By contrast, WO – or Walter Owen Bentley – loomed larger than life. In 1919 he started Bentley Motors Limited in Cricklewood, near London. His first 3-litre motor burst into life
in Baker Street. Jethro Tull sang about Baker Street – or the “Baker Street Muse” – on one of their very best albums, called Minstrel In The Gallery. Check it out; it’s brilliant: “Windy bus-stop, click, shop-window, heel. Shady gentleman, fly-button, feel…”
Can you guess what Tull is all about, in this little intro to “Baker Street Muse”?
Or how about Ten Years After’s very best album, called Cricklewood Green? Yep, that’s the village green in WO’s start-up spot, not so? Or perhaps the British racing green covering Bentley’s Le Mans metal? Or shall we rather
try one of the LP’s best known songs, called “Love Like a Man,” as climax to Tull’s “Shady gentleman, fly-button, feel…” ? Or perhaps we should extend the naughty thought play even further, till we plug into Baker Street’s Blower Bentley – get it? Blower Bentley – of the 1920s? Think about it.

WO didn’t think about it all that much. He thought about cars a lot, he was an engineer and a racing driver himself. But he never thought about it, he just did it. Life, I mean. WO and 16 others – collectively known as The Bentley Boys, with Sir Henry “Tim” Birkin among them, plus Frank Clement, John Duff, Sammy Davis and Woolf Barnato, heir to Kimberley diamond magnate Barney – lived the ultra-high life in London. WO purportedly spent £15,000 a week to entertain and party.

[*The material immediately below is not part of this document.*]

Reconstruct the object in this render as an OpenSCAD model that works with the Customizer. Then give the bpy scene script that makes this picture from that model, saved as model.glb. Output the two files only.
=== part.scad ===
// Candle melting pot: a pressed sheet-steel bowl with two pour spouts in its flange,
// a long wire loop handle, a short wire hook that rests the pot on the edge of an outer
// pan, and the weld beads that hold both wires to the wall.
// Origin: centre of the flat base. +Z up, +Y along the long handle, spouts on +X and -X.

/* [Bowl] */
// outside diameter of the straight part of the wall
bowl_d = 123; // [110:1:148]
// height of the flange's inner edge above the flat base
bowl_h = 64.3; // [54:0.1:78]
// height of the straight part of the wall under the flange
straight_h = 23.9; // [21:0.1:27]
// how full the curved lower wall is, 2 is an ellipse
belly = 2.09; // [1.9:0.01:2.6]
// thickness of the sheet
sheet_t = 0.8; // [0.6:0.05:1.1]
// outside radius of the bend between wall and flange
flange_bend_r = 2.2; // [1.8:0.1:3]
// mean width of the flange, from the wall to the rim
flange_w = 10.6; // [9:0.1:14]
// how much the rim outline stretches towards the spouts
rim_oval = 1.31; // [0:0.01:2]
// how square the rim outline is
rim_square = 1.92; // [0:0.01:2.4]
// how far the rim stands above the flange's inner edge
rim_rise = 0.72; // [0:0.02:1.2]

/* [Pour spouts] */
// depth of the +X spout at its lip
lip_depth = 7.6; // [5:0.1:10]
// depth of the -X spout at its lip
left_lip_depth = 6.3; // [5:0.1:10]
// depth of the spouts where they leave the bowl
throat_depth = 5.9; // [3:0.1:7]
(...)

Hey, in today’s money, that’s more than half a million per month on wine, women and song. Bet ’ya it would have topped a million if Dasha Astafieva was around then. Dasha who? Keep your eyes open. PLAYBOY will answer your prayers. [Ed’s note: see here.]

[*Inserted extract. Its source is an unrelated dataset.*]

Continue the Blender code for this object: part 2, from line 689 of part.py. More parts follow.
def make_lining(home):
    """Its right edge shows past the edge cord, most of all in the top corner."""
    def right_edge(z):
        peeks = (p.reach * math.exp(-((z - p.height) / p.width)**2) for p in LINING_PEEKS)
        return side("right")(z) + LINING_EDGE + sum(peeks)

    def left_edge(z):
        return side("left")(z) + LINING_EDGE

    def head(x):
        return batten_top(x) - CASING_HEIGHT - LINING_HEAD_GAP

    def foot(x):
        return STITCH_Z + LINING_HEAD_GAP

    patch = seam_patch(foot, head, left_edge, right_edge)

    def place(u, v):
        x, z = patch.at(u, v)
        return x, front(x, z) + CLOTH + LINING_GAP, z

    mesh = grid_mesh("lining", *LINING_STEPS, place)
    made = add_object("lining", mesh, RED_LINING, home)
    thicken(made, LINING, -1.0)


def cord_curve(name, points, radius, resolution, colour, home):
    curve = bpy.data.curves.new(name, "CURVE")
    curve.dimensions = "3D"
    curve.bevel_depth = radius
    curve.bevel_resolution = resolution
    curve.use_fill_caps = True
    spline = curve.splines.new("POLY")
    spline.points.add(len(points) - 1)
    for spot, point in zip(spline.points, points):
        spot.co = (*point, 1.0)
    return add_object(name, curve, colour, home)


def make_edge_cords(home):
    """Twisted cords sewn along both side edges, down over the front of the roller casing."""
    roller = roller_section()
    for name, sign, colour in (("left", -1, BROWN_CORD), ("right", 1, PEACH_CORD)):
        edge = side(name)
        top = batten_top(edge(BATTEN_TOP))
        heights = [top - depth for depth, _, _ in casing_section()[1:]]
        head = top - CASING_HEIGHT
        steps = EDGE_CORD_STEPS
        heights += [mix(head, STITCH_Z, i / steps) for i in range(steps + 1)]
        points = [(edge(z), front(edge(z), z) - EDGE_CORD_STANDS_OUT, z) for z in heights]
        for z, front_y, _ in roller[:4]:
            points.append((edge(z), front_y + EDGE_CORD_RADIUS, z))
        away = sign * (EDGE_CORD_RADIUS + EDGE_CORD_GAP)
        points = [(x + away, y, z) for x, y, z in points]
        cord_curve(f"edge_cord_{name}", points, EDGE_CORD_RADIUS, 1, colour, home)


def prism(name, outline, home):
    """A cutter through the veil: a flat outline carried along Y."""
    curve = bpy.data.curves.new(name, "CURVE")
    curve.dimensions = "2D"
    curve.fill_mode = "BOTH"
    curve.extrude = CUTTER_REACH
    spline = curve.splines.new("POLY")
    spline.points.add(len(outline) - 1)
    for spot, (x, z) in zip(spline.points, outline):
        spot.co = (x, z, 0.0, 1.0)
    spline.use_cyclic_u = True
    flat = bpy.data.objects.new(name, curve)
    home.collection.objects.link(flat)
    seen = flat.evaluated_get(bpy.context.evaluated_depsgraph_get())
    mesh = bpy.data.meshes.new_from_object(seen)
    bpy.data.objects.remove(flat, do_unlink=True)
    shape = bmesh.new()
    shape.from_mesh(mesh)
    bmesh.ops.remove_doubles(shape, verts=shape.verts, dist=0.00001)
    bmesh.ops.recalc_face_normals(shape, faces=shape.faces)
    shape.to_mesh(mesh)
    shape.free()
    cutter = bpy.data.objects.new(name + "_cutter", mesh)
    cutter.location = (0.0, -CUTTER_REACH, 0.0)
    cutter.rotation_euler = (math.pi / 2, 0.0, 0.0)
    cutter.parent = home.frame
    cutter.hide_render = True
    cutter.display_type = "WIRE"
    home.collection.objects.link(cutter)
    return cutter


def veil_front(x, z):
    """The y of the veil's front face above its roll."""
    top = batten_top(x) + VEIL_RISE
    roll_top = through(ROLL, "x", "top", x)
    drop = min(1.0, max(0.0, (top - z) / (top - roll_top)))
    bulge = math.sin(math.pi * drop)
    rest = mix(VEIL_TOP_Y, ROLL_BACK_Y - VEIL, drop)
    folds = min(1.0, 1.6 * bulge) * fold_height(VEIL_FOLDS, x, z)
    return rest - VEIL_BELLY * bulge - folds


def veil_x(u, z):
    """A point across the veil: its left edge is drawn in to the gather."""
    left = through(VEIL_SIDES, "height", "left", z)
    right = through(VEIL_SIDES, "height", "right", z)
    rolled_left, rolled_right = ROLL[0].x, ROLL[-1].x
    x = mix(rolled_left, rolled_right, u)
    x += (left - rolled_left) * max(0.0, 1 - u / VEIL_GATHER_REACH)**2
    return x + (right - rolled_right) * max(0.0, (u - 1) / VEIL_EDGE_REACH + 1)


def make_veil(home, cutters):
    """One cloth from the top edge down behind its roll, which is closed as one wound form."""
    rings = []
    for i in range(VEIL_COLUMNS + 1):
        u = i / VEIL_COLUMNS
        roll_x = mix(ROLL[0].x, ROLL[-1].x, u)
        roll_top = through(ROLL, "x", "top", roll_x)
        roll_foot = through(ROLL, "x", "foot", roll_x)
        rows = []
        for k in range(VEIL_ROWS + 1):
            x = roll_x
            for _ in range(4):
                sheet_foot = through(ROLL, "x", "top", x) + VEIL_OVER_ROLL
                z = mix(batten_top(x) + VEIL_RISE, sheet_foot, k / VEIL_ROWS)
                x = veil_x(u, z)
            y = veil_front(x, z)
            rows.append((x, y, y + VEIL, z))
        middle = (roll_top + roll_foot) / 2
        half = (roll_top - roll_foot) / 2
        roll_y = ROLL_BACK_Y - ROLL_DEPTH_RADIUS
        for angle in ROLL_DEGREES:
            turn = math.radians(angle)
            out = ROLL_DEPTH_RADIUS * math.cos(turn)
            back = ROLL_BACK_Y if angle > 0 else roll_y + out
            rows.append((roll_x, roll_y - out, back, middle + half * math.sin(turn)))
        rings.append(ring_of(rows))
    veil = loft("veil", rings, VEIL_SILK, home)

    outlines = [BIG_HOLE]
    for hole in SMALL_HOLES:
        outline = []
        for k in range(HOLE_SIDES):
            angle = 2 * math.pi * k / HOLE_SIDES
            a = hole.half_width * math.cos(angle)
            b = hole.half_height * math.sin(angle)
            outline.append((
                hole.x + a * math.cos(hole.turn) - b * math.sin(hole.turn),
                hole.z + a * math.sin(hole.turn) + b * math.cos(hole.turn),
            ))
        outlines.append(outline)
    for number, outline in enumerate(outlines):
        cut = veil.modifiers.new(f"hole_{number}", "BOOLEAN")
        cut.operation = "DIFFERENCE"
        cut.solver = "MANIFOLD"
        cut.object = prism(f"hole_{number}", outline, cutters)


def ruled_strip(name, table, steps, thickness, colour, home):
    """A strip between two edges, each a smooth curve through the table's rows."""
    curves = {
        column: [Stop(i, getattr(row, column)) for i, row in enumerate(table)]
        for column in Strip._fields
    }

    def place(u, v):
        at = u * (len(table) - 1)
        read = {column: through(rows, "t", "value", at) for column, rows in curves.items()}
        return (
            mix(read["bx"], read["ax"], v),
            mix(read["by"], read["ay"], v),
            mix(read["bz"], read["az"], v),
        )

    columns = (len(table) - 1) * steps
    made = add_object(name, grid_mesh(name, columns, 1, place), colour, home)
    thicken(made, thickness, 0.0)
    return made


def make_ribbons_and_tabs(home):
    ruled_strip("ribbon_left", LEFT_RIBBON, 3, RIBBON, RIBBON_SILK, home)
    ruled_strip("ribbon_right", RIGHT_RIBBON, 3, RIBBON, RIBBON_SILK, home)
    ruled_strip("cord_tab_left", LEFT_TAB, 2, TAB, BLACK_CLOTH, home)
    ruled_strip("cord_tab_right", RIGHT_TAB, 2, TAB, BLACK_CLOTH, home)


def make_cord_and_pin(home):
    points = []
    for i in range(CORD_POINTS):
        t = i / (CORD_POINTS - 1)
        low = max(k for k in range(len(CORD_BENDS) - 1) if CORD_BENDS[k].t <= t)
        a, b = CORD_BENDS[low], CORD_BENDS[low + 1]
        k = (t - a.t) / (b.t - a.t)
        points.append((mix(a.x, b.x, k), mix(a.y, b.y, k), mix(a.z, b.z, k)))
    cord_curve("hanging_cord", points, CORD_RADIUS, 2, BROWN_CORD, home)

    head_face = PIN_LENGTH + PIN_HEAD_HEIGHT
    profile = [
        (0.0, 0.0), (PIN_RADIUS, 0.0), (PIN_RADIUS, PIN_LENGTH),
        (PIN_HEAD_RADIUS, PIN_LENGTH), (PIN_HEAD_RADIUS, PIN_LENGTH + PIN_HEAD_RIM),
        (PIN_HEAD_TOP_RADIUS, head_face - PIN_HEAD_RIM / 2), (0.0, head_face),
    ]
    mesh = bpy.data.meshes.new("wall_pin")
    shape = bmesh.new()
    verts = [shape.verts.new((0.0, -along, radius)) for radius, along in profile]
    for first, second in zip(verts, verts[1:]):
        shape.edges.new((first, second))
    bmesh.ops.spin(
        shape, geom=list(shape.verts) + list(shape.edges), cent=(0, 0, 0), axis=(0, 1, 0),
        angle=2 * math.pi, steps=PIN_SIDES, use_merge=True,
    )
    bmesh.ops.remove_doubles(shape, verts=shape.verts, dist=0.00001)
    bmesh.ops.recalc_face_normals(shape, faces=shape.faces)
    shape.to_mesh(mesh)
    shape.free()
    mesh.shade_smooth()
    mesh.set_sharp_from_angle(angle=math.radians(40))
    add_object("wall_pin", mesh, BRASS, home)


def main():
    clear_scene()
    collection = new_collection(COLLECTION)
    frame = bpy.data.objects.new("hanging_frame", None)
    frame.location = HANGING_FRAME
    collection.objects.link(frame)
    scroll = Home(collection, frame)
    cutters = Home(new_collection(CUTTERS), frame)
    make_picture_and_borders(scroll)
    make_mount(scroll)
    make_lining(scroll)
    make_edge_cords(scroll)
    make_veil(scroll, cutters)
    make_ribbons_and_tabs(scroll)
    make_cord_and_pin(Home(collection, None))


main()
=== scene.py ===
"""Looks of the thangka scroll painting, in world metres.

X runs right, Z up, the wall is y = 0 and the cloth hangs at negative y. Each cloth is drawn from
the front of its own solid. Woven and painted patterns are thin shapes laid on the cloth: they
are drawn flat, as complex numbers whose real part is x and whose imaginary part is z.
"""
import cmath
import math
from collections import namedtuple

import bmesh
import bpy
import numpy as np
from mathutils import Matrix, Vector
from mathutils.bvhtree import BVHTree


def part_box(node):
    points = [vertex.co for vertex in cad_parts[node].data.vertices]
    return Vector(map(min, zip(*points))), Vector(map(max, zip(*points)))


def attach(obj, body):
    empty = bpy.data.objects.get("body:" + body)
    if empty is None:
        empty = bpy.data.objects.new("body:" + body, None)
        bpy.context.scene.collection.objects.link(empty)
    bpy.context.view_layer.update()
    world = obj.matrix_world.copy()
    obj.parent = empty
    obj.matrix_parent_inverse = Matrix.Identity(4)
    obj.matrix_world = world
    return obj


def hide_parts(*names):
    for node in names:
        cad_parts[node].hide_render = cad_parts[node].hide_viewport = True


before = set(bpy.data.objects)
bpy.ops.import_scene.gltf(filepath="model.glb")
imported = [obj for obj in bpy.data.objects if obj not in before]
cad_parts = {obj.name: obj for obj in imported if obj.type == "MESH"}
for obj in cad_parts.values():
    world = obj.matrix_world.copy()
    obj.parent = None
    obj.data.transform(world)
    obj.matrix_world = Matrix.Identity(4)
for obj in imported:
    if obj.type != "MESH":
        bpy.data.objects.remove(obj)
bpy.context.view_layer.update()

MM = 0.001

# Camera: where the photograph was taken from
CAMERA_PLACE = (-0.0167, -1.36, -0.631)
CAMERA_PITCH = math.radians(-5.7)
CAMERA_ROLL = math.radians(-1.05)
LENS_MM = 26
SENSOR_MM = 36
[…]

Partying ain’t all they ever did, though, those Bentley Boys. They raced as well. “Women and cars,” a young Nascar driver once said, in answer to questions about life. “What else is there?”

Well, diamonds, not so? The Bentley Boys even had that, probably on the soles of
their shoes; Barney and Woolf’s money was everywhere. And the fast lane did them no harm at all. WO was born in 1888 and died in 1971, a month before his 83rd birthday. That’s old. Tired bones are rampant among English nobility, in any case. The Queen will be 86, soon. Her mum reached 101. Charles will be around forever; torture never leaves. Dante and Marat will always return. Today we’ll call it Mugabe, tomorrow Malema. The counterpoint is that Dasha will also live – in the pages of PLAYBOY – till kingdom comes. Hail Hugh!

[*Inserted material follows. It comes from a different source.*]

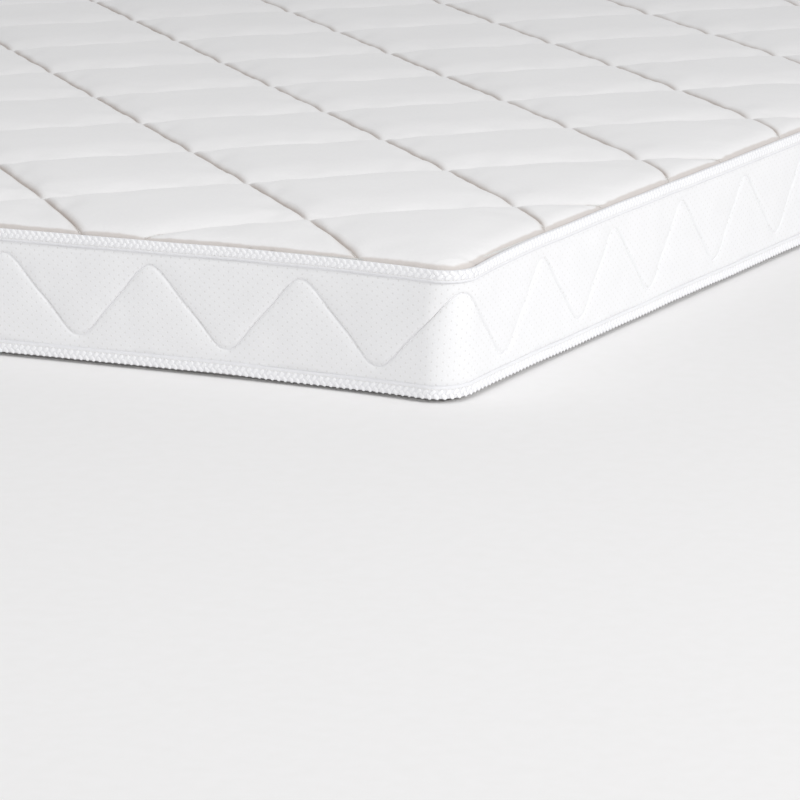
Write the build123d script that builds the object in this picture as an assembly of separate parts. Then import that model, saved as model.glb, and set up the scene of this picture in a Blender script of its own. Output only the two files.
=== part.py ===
from build123d import *
from math import atan2, ceil, cos, degrees, floor, hypot, pi, sin, sqrt, tan
import os

# Memory foam mattress with a quilted, tape-edged cover, in millimetres.
#
# +Z is up, +Y runs to the head end, and the origin is the centre of the underside. Two foam slabs,
# glued together and slid into a stretch sock, lie in a sewn cover made of a quilted top panel, a
# quilted border strip round the four sides and a plain bottom panel. At both rims the raw edges of
# panel and border stand side by side in a folded edge tape and are stitched through it.
# An inset is a distance inwards from the outer face of the border fabric.

# Overall size, over the edge tapes and over the crown of the top panel.
overall_width = 1600.0
overall_length = 2000.0
overall_thickness = 150.0
corner_radius = 36.0

# Cloth, foam and thread.
ticking_thickness = 1.0
backing_thickness = 0.4
sock_thickness = 0.8
tape_thickness = 1.2
thread_thickness = 0.5
thread_width = 1.0
memory_foam_thickness = 30.0
glue_thickness = 0.3

# Quilted top panel and the diamonds sewn into it.
quilt_thickness = 16.0
crown_rise = 18.0
core_edge_radius = 12.0
diamond_half_width = 157.0
diamond_half_length = 152.4
diamond_node_x = 409.2
diamond_node_y = -1026.7
channel_depth = 10.0
channel_bottom_half_width = 2.0
channel_top_half_width = 18.0
diamond_stitch_margin = 6.0
wadding_trim = 4.0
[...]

And hail WO! The latest incarnation embodying his legacy is precisely the Continental GTC, a chariot fit for a queen.
Now, here’s the thing about that kind of fun: Dasha is perfectly shaped for a Lamborghini. She’d take to it like a duck to water. Her style and looks fit. They’re both fast and sexy, the Lambo and Dasha dashing. Take her out of Victoria’s Secret though, and into haute Versace couture, and she’ll, equally, hop out of the Lambo and take to the Bentley like a duck to Walter. Miss Astafieva will be as comfortable in a Continental as the Queen of Sheba.

But what if you reverse the roles and drop the Queen into a Lambo? Nope. Not possible. Dasha can do that, swap around and have
fun. But not the Queen. Her place is in a Bentley. It’s regal, it’s royal, you can park it outside Casino Royale and have James Bond as chauffeur. Guess what Ian Fleming’s intrepid hero initially drove, in any case, in those early 007 books? Yep. A Bentley 4.5-litre convertible with an Amherst Villiers supercharger.

The new GTC is fired from a 6.0-litre twin- turbo W12 and sends 423kW and 700Nm to all four wheels. It’s a blast; the car hauls 2.5 tons of exquisite metal, wood and leather around like the Queen commanding servants by the mere wave of a hand, a nod of the head. The GTC is quick, silent and efficient. The mill harbours immense muscle. The look is classic. The edge is modern. The interior is hand-crafted. The cabin reeks of opulence. The Bentley is utterly sumptuous and sophisticated. It glides, rather than rides. It’s a question of style and status, of power, culture and refinement.

So, no, it’s not smoking rubber, it’s not side- ways. It’s not that kind of fun. Yet, it most definitely is regal. The Bentley Continental GTC is, quite simply, a chariot for the gods, built to worship the sun, and the universe beyond, and what’s in it. Like the Queen. Like your queen. Like Dasha. Like Ms Astafieva. Amen.